SUPPLIED DATA |
┌──

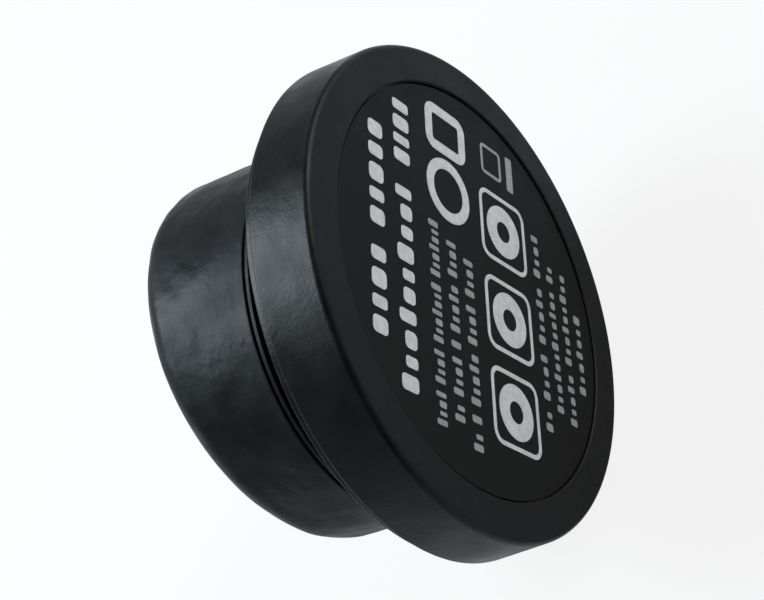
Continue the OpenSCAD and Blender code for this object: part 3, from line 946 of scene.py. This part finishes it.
class PUMP_OT_front_guard(bpy.types.Operator):
    """Domed outlet guard with intake slots round its flange, and its screws"""
    bl_idname = "pump.front_guard"
    bl_label = "Front guard"

    def execute(self, context):
        sizes = context.scene.pump_guard
        low, top = along_jet("front_guard")
        flange_top = low + sizes.flange
        rise = top - flange_top
        outer = (sizes.dome_base ** 2 + rise ** 2) / (2 * rise)
        centre_y = top - outer
        radius = sizes.flange_radius
        throat = sizes.throat
        flange = turned([(throat, low), (radius, low), (radius, flange_top), (throat, flange_top)], 144,
                        closed=True)
        screw_circle, slot_circle, slot_length, slot_width = 24.6 * MM, 23.3 * MM, 5.8 * MM, 2.7 * MM
        slot = slot_tool((slot_circle, (low + flange_top) / 2, 0),
                         (slot_length, 2 * sizes.flange, slot_width))
        edit_mesh()
        bpy.ops.mesh.select_mode(type="EDGE")
        select_mesh("DESELECT")
        leave_mesh()
        for edge in slot.data.edges:
            a, b = (slot.data.vertices[i].co for i in edge.vertices)
            edge.select = abs(a.y - b.y) > MM
        edit_mesh()
        bpy.ops.mesh.bevel(offset=1.1 * MM, segments=5, affect="EDGES")
        leave_mesh()
        places, clear_of_screw = [], 11      # degrees round each of the three screws
        for place in round_axis(sizes.slots, 360 / sizes.slots / 2):
            spot = place @ Vector((screw_circle, 0, 0))
            angle = math.degrees(math.atan2(spot.z, spot.x)) % 120
            if abs(angle - 60) > clear_of_screw:
                places.append(place)
        combine(flange, copies(slot, places))
        soften(flange, 0.22 * MM, 2, 40)
        rings = [guard_ring(r * MM, centre_y, outer - 0.15 * MM, sizes.bar_depth, sizes.bar)
                 for r in (8.4, 12.6, 16.8)]
        half_angle = math.asin((sizes.dome_base - 0.25 * MM) / outer)
        bar = guard_bar(centre_y, outer - 0.2 * MM, sizes.bar_depth, sizes.bar, half_angle)
        bars = copies(bar, round_axis(12)[:6])
        cap = arc((0, centre_y), outer - 0.02 * MM, 80.2, 88.5, 6)
        edge_r, edge_y = cap[0]
        flank = [(4.1 * MM, 5 * MM), (4.25 * MM, 5.2 * MM), (edge_r + 0.25 * MM, edge_y - 0.3 * MM),
                 (edge_r + 0.2 * MM, edge_y - 0.12 * MM)]
        hub = turned(flank + cap, 64)
        shaft_pocket = cylinder(2.9 * MM, 4 * MM, 7.4 * MM, sides=48)
        combine(hub, shaft_pocket)
        foot_profile = ((-1.6, -0.3), (0.5, -0.3), (0.25, 0.35), (-0.2, 0.6), (-1.6, 0.45))
        foot = turned([(sizes.dome_base + x * MM, flange_top + y * MM) for x, y in foot_profile], 144,
                      closed=True)
        guard = put(join([flange, bars, hub, foot] + rings), ON_JET)
        settle(guard, "outlet_guard", "head",
               moulded("Guard plastic", colours().guard, 0.42, 0.2), ["front_guard"])
        fit_screws(pan_screw(1.9 * MM, 1.1 * MM, 0.75 * MM, 6 * MM),
                   Matrix.Translation((screw_circle, flange_top, 0)), round_axis(3, 60),
                   "outlet_guard_screws", "head", "guard_screws", ON_JET)
        return {"FINISHED"}


class PUMP_OT_propeller(bpy.types.Operator):
    """Propeller with twisted, tapering blades on a round-nosed hub"""
    bl_idname = "pump.propeller"
    bl_label = "Propeller"

    def execute(self, context):
        sizes = context.scene.pump_guard
        low, high = along_jet("propeller")
        bore, outside, nose, nose_radius = 1.9 * MM, 5 * MM, high - 2.4 * MM, 2 * MM
        pocket, pocket_floor = 2.7 * MM, high - 3 * MM
        profile = [(bore, low), (4.8 * MM, low), (outside, low + 0.3 * MM), (outside, nose)]
        profile += arc((outside - nose_radius, nose), nose_radius, 0, 80, 6)
        profile += [(pocket, high - 0.3 * MM), (pocket, pocket_floor), (bore, pocket_floor)]
        hub = turned(profile, 64, closed=True)
        points, blade_y = 28, -2 * MM
        root, tip, pitch, twist = 4.2 * MM, sizes.blade_reach, math.radians(52), math.radians(1.9)
        half_chord, half_thick, camber = 5.2 * MM, 0.55 * MM, 1.3 * MM
        tapers = [1.035] * 3 + [0.99] * 6 + [0.95, 0.88, 0.7]      # of the section, from root to tip
        deselect()
        bpy.ops.mesh.primitive_circle_add(vertices=points, radius=1 * MM, fill_type="NOTHING",
                                          location=(0, 0, 0), rotation=(0, math.pi / 2, 0))
        blade = bpy.context.object
        apply_place()
        for i, vertex in enumerate(blade.data.vertices):
            a = math.tau * i / points
            across, up = half_chord * math.cos(a), half_thick * math.sin(a)
            vertex.co = Vector((root, up + camber * (1 - math.cos(a) ** 2), across))
        edit_mesh()
        select_mesh()
        rotate(-pitch, "X")
        step = (tip - root) / len(tapers)
        x = root
        for taper in tapers:
            x += step
            bpy.ops.mesh.extrude_edges_move(TRANSFORM_OT_translate={"value": (step, 0, 0)})
            rotate(twist, "X", (x, 0, 0))
            resize((1, taper, taper), (x, 0, 0))
        finish_mesh()
        put(blade, Matrix.Translation((0, blade_y, 0)))
        blades = copies(blade, round_axis(sizes.blades))
        swept = turned([(4 * MM, low), (tip, low), (tip, 0.4 * MM), (4 * MM, 4.6 * MM)], 128)
        combine(blades, swept, "INTERSECT")
        soften(blades, 0.12 * MM, 2, 60)
        propeller = put(join([hub, blades]), ON_JET)
        settle(propeller, "jet_propeller", "rotor",
               moulded("Propeller plastic", colours().blade, 0.4, 0.45), ["propeller"])
        return {"FINISHED"}


# ---- pieces that keep their CAD shape ----

class PUMP_OT_base_inside(bpy.types.Operator):
    """Finishes of the magnets, their carrier and the other pieces inside the base"""
    bl_idname = "pump.base_inside"
    bl_label = "Inside the base"

    def execute(self, context):
        dress({
            "holding_magnets": brushed("Nickel plate", (0.62, 0.61, 0.58), 0.2, (1, 1, 1)),
            "magnet_carrier": moulded("Carrier plastic", (0.08, 0.08, 0.085), 0.5),
            "yoke_plate": brushed("Zinc plate", (0.5, 0.52, 0.55), 0.35, (0.05, 1, 1)),
            "base_potting": moulded("Base resin", (0.04, 0.04, 0.045), 0.18, 0.5, 1.5 * MM, 0.01 * MM),
            "base_seal": moulded("Seal rubber", (0.01, 0.01, 0.01), 0.6),
            "swivel_washer": moulded("Washer plastic", (0.05, 0.05, 0.055), 0.45),
        })
        return {"FINISHED"}


class PUMP_OT_motor_inside(bpy.types.Operator):
    """Finishes of the motor can and the motor, board, swivel, gland and shaft pieces in the head"""
    bl_idname = "pump.motor_inside"
    bl_label = "Inside the head"

    def execute(self, context):
        housing = colours().housing
        seal = moulded("Soft rubber", (0.012, 0.012, 0.012), 0.55)
        dress({
            "motor_can": moulded("Can plastic", housing, 0.42, 0.2),
            "gland_body": moulded("Gland body plastic", housing, 0.4, 0.35),
            "can_seal": seal,
            "grip_ring": seal,
            "gland_seal": seal,
            "rear_shaft_mount": seal,
            "front_shaft_mount": seal,
            "swivel_clip": brushed("Spring steel", (0.45, 0.45, 0.46), 0.3, (1, 0.1, 1)),
            "stator_core": banded("Stacked sheet", (0.3, 0.31, 0.33), 0.4, 0.5 * MM, 1.0, "Y", -LEAN),
            "stator_coils": banded("Enamelled wire", (0.6, 0.28, 0.12), 0.3, 0.6 * MM, 0.9, "DIAGONAL"),
            "stator_ring": moulded("Insulator plastic", (0.07, 0.07, 0.075), 0.5),
            "driver_board": board_finish(),
            "board_parts": moulded("Chip plastic", (0.012, 0.012, 0.013), 0.5),
            "shaft": moulded("Shaft ceramic", (0.84, 0.83, 0.79), 0.2, 0.5, 0.4 * MM, 0.001 * MM),
        })
        return {"FINISHED"}


class PUMP_OT_rotor_inside(bpy.types.Operator):
    """Finishes of the rotor magnet, its core, bushes and washers"""
    bl_idname = "pump.rotor_inside"
    bl_label = "Inside the rotor"

    def execute(self, context):
        dress({
            "rotor_bushes": moulded("Bush ceramic", (0.8, 0.79, 0.75), 0.25, 0.5, 0.4 * MM, 0.001 * MM),
            "rotor_core": moulded("Rotor plastic", (0.07, 0.07, 0.075), 0.5),
            "rotor_magnet": moulded("Sintered ferrite", (0.05, 0.05, 0.055), 0.35, 0.5, depth=0.004 * MM),
            "thrust_washers": moulded("Washer resin", (0.75, 0.73, 0.66), 0.4),
        })
        return {"FINISHED"}


# ---- stage ----

def camera_turn(azimuth, elevation, roll):
    """The camera's axes for a direction round the pump, a height over the horizon and a roll."""
    back = Vector((math.sin(azimuth) * math.cos(elevation), -math.cos(azimuth) * math.cos(elevation),
                   math.sin(elevation)))
    level = Vector((0, 0, 1)).cross(back).normalized()
    upright = back.cross(level)
    right = math.cos(roll) * level + math.sin(roll) * upright
    up = math.cos(roll) * upright - math.sin(roll) * level
    return Matrix((right, up, back)).transposed(), back


def area_light(name, place, aim, size, power, colour=(1, 1, 1)):
    light = bpy.data.lights.new(name, "AREA")
    light.shape = "DISK"
    light.size = size
    light.energy = power
    light.color = colour
    lamp = bpy.data.objects.new(name, light)
    lamp.matrix_world = (Matrix.Translation(place)
                         @ (Vector(place) - Vector(aim)).to_track_quat("Z", "Y").to_matrix().to_4x4())
    bpy.context.scene.collection.objects.link(lamp)


def seen_white(tree, plain, direct, mirrored, white_kind="Emission"):
    """Mixes plain white over a shader, in one share for the camera and another for mirrors and glass."""
    path = add_node(tree, "LightPath", {})
    amount = 0.0
    for output, share in (("Is Camera Ray", direct), ("Is Glossy Ray", mirrored),
                          ("Is Transmission Ray", mirrored)):
        amount = add_node(tree, "Math", {0: path.outputs[output], 1: share, 2: amount},
                          operation="MULTIPLY_ADD").outputs[0]
    white = add_node(tree, white_kind, {"Color": (1, 1, 1, 1)})
    return add_node(tree, "MixShader", {0: amount, 1: plain, 2: white.outputs[0]}).outputs[0]


class PUMP_OT_stage(bpy.types.Operator):
    """Camera, pale floor, soft overhead light and white surroundings"""
    bl_idname = "pump.stage"
    bl_label = "Stage"

    def execute(self, context):
        scene = context.scene
        sizes = scene.pump_stage
        axes, back = camera_turn(sizes.azimuth, sizes.elevation, sizes.roll)
        camera = bpy.data.objects.new("Camera", bpy.data.cameras.new("Camera"))
        camera.data.lens = sizes.lens
        camera.data.clip_start = 0.01
        camera.matrix_world = Matrix.Translation(Vector(sizes.aim) + back * sizes.distance) @ axes.to_4x4()
        scene.collection.objects.link(camera)
        scene.camera = camera

        deselect()
        bpy.ops.mesh.primitive_plane_add(size=40, location=(0, 0, CAD_BOX[0][2]))
        floor = bpy.context.object
        floor.name = "floor"
        paint = bpy.data.materials.new("Pale floor")
        paint.use_nodes = True
        tree = paint.node_tree
        plain = tree.nodes["Principled BSDF"]
        for socket, value in (("Base Color", (0.6, 0.6, 0.6, 1)), ("Roughness", 0.9),
                              ("Specular IOR Level", 0.0)):
            plain.inputs[socket].default_value = value
        tree.links.new(seen_white(tree, plain.outputs[0], 0.85, 0.12),
                       tree.nodes["Material Output"].inputs["Surface"])
        floor.data.materials.append(paint)

        world = bpy.data.worlds.new("Studio")
        scene.world = world
        world.use_nodes = True
        tree = world.node_tree
        place = add_node(tree, "TexCoord", {})
        direction = add_node(tree, "SeparateXYZ", {0: place.outputs["Generated"]})
        fade = ramp(tree, direction.outputs["Z"], 0.0, (0.85, 0.85, 0.85), 0.28, (0.16, 0.16, 0.16))
        glow = tree.nodes["Background"]
        tree.links.new(fade, glow.inputs["Color"])
        dim_in_front = between(tree, direction.outputs["Y"], 0.1, 1.0, 0.1, 0.42)
        tree.links.new(dim_in_front, glow.inputs["Strength"])
        tree.links.new(seen_white(tree, glow.outputs[0], 0.85, 0.0, "Background"),
                       tree.nodes["World Output"].inputs["Surface"])

        aim = Vector((0, 0.02, 0))
        area_light("Overhead", aim + 0.6 * Vector((0.09, 0.6, 0.78)), aim, 0.42, 5.6, (0.8, 0.93, 1))
        area_light("Front fill", (0.48, -0.54, 0.32), aim, 0.7, 5.6)
        scene.view_settings.view_transform = "Standard"
        return {"FINISHED"}


class PUMP_PT_sidebar(bpy.types.Panel):
    """The pump's pieces and sizes"""
    bl_label = "Wave pump"
    bl_idname = "PUMP_PT_sidebar"
    bl_space_type = "VIEW_3D"
    bl_region_type = "UI"
    bl_category = "Wave pump"

    def draw(self, context):
        for operator in OPERATORS:
            self.layout.operator(operator.bl_idname)
        for name, group in GROUPS.items():
            box = self.layout.box()
            box.label(text=group.__doc__)
            for field in group.__annotations__:
                box.prop(getattr(context.scene, name), field)


OPERATORS = (PUMP_OT_stage, PUMP_OT_base_casing, PUMP_OT_label_disc, PUMP_OT_label_print, PUMP_OT_base_plate,
             PUMP_OT_rear_cover, PUMP_OT_sleeve, PUMP_OT_cable_gland, PUMP_OT_nozzle, PUMP_OT_front_guard,
             PUMP_OT_propeller, PUMP_OT_base_inside, PUMP_OT_motor_inside, PUMP_OT_rotor_inside)


def register():
    for group in GROUPS.values():
        bpy.utils.register_class(group)
    for name, group in GROUPS.items():
        setattr(bpy.types.Scene, name, PointerProperty(type=group))
    for operator in OPERATORS:
        bpy.utils.register_class(operator)
    bpy.utils.register_class(PUMP_PT_sidebar)


def unregister():
    bpy.utils.unregister_class(PUMP_PT_sidebar)
    for operator in reversed(OPERATORS):
        bpy.utils.unregister_class(operator)
    for name, group in reversed(GROUPS.items()):
        delattr(bpy.types.Scene, name)
        bpy.utils.unregister_class(group)


def main():
    register()
    for operator in OPERATORS:
        getattr(bpy.ops.pump, operator.bl_idname.split(".")[1])()


if __name__ == "__main__":
    main()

└──

THE PROBLEM |
Above are lines of data; state how many of them contain the word "from", with no other output.

TASK RESULT |
2